O anúncio feito ainda no final de novembro, pelo ministro indicado Joaquim Levy, de um superávit primário em 2015 de 1,2% do PIB pareceu razoável. Àquela altura, com a economia em desaceleração e a perspectiva de um resultado nulo no exercício, no encontro de contas entre despesas e receitas públicas, exceto juros, um superávit pouco acima de 1% em 2015 era meta alcançável, apesar das dificuldades para tal.

Mas a situação fiscal era mais grave do que aparentava. Sabia-se que nada seria, e não será, fácil, porque o primeiro governo Dilma transitou sob a égide da “contabilidade criativa”, técnica de ilusionismo estatístico desenvolvida na Secretaria do Tesouro de Arno Augustin, sob o ministro da Fazenda Guido Mantega. Porém, quando vieram os números de 2014, ficou evidente que obter o 1,2% do PIB de economia nas contas públicas, para abater da despesa com juros, se tornara uma tarefa ainda mais desafiadora.

O alvo de 1,2% do PIB considerava uma frustração de receita em 2014 de R$ 43,7 bilhões, mas ela atingiu R$ 65 bilhões. Longe de acabar o ano passado no zero a zero ou algo próximo disso, as contas públicas consolidadas acumularam um déficit primário de 0,63% do PIB — desde 1997 não houvera um resultado no vermelho por esse critério.
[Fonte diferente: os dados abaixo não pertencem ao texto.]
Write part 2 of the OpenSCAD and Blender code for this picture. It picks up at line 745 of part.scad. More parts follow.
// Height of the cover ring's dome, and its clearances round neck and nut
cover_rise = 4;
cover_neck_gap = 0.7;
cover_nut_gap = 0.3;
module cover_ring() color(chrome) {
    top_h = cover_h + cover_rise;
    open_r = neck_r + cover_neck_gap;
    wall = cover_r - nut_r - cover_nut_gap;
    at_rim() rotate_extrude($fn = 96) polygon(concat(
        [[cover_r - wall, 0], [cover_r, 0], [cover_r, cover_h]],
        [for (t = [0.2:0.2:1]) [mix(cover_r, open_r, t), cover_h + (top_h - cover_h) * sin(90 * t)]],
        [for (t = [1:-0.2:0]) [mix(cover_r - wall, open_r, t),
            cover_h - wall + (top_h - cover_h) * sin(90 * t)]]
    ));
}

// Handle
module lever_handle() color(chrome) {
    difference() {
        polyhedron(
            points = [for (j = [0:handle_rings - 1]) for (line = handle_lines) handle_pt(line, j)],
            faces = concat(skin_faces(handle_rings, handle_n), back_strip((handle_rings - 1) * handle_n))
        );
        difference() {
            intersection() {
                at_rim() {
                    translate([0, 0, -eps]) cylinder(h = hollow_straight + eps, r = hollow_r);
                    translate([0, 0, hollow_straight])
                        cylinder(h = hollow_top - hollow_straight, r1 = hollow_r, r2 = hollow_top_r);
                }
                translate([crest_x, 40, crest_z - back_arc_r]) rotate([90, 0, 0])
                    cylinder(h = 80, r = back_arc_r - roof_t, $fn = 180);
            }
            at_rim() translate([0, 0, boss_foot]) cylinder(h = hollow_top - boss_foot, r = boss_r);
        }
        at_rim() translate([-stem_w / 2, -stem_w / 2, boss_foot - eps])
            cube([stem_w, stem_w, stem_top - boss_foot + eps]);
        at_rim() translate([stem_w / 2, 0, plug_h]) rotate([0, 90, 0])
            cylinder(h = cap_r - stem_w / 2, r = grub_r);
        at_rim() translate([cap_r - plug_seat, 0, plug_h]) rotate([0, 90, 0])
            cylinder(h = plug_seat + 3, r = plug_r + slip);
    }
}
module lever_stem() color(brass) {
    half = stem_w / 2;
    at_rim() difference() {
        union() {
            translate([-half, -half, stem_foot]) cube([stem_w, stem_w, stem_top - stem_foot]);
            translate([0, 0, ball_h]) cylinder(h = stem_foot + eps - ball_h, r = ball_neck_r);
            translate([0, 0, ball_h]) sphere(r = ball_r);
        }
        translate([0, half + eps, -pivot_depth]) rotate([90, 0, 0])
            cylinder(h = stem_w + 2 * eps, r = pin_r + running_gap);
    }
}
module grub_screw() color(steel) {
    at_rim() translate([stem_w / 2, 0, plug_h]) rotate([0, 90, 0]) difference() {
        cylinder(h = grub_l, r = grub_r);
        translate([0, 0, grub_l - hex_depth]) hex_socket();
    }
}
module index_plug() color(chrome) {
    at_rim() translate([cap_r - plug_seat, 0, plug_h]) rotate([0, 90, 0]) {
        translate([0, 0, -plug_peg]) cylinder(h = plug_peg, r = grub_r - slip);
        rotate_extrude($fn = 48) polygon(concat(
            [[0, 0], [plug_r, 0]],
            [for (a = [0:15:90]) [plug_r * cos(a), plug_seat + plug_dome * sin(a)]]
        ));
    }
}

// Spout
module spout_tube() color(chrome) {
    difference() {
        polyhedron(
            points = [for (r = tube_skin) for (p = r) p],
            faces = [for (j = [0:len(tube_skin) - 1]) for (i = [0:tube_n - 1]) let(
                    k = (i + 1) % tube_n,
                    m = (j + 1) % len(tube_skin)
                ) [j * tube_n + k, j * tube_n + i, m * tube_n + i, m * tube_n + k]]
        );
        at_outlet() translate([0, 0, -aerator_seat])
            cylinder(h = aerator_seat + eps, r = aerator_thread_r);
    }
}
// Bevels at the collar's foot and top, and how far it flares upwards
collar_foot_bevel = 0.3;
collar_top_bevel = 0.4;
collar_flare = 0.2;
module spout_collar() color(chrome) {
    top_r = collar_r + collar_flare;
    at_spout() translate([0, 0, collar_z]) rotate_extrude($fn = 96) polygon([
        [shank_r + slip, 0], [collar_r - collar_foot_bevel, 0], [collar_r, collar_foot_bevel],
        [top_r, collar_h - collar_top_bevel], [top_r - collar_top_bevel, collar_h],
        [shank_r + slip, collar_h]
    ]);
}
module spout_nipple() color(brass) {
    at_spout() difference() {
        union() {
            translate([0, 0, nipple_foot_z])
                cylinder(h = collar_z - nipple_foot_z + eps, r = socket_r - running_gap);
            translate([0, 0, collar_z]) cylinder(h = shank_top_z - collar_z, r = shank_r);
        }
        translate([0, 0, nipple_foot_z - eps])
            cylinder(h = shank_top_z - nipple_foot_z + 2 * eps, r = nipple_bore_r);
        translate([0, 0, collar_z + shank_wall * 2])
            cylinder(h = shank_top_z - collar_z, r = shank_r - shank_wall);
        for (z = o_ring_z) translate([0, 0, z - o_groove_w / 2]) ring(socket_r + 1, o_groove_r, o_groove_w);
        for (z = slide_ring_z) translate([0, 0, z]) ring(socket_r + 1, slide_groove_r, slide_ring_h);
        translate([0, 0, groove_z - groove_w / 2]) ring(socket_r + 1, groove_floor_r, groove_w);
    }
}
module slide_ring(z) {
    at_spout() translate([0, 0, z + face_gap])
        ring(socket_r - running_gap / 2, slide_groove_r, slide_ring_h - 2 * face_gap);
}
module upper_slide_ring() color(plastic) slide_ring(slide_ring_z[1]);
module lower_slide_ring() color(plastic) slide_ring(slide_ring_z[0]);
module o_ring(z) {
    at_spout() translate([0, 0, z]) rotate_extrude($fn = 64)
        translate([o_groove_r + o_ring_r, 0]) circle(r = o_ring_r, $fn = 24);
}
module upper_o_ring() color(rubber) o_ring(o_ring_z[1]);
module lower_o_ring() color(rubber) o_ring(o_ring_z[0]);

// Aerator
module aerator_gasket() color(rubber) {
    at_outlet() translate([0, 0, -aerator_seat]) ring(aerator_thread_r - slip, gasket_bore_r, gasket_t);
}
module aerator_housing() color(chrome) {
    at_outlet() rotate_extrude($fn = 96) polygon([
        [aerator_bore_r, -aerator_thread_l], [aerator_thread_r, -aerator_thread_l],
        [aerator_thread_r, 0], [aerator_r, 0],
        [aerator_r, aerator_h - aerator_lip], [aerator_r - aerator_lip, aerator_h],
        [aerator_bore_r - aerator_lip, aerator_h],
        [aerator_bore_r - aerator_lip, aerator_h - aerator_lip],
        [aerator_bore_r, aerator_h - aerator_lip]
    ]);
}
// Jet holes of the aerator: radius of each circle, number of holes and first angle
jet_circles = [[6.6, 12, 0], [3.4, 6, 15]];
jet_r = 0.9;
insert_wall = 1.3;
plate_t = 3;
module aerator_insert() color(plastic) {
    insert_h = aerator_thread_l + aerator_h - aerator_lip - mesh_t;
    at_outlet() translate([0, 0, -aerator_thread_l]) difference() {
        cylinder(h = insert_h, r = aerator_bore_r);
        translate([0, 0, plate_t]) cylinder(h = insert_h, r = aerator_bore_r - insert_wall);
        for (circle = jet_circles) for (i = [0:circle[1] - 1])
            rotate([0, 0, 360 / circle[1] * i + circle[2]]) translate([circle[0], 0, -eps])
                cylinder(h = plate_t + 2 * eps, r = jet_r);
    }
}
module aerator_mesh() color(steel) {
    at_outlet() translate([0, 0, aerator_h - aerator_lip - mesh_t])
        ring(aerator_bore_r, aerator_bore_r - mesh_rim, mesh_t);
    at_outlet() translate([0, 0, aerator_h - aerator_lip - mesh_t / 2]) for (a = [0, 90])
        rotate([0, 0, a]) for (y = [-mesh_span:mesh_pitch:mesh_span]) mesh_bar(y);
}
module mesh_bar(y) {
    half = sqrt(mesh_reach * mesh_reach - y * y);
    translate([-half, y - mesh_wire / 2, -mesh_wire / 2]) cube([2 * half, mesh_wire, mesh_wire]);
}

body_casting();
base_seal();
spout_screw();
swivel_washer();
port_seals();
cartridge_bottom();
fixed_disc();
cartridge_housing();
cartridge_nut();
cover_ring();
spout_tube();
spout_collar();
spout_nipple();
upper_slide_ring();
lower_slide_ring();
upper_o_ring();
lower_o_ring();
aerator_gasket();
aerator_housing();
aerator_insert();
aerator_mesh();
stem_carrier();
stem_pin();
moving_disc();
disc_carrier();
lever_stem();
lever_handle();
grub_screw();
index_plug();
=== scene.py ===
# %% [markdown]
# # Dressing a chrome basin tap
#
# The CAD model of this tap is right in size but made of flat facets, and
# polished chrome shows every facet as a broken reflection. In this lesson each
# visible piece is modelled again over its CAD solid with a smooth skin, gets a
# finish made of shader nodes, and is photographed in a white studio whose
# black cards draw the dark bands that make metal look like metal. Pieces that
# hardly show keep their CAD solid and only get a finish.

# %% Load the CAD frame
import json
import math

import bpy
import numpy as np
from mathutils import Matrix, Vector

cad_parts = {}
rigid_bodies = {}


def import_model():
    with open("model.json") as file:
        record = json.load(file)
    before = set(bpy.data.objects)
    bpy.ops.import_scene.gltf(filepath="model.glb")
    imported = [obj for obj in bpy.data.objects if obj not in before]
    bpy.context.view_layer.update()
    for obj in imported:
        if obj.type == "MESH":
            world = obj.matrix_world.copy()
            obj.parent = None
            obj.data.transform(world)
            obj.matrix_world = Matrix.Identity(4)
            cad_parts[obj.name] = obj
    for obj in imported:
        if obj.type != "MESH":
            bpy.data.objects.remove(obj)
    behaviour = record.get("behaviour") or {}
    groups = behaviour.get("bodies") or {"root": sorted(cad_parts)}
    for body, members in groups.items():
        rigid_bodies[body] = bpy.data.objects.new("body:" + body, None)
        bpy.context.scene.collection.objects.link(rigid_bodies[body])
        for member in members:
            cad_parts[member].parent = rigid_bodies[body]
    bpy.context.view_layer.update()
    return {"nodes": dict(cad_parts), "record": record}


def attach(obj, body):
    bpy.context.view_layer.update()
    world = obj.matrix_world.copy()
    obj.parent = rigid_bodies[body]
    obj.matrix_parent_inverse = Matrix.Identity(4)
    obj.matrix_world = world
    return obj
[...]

Assim, a nova equipe econômica começou a sua administração já “em dívida”. Ou seja, para obter o mesmo saldo fiscal, a meta de 1,2% terá de aumentar para 1,8% do PIB. Será difícil.

Há, ainda, o imponderável, derivado da aplicação da “contabilidade criativa” e sua capacidade de montar esqueletos fiscais no armário da contabilidade pública, para surpreender os governantes mais à frente. Uma forma de escamotear despesas foi jogá-las sempre para frente, por meio das ditas “pedaladas”.

No final de janeiro, o jornal “Valor Econômico” informou que auditores do Tribunal de Contas da União (TCU) detectaram R$ 40 bilhões não devidamente inscritos na dívida pública, cifra proveniente de débitos do Tesouro com o BNDES, Banco do Brasil e FGTS. Na prática, bancos públicos financiaram o Tesouro, algo proibido pela Lei de Responsabilidade Fiscal. E R$ 40 bilhões equivalem a mais da metade da meta de superávit para este ano.

Economistas da Fundação Getúlio Vargas, por sua vez, se depararam com R$ 35 bilhões de dívidas cruzadas entre estatais, insumo clássico para a confecção de esqueletos fiscais. Voltou a existir, em alguma dimensão, aquele novelo de dívidas no setor público que exigiu muito esforço para ser eliminado depois do Plano Real e com o fim da superinflação. Além de administrar o caixa no dia a dia, a equipe econômica tem de vasculhar gavetas e armários em busca dessas bombas-relógio. Mas não há alternativa a não ser perseverar e também cumprir a promessa de transparência absoluta na administração da economia. Ainda há chance de o país se livrar do rebaixamento da sua nota de risco.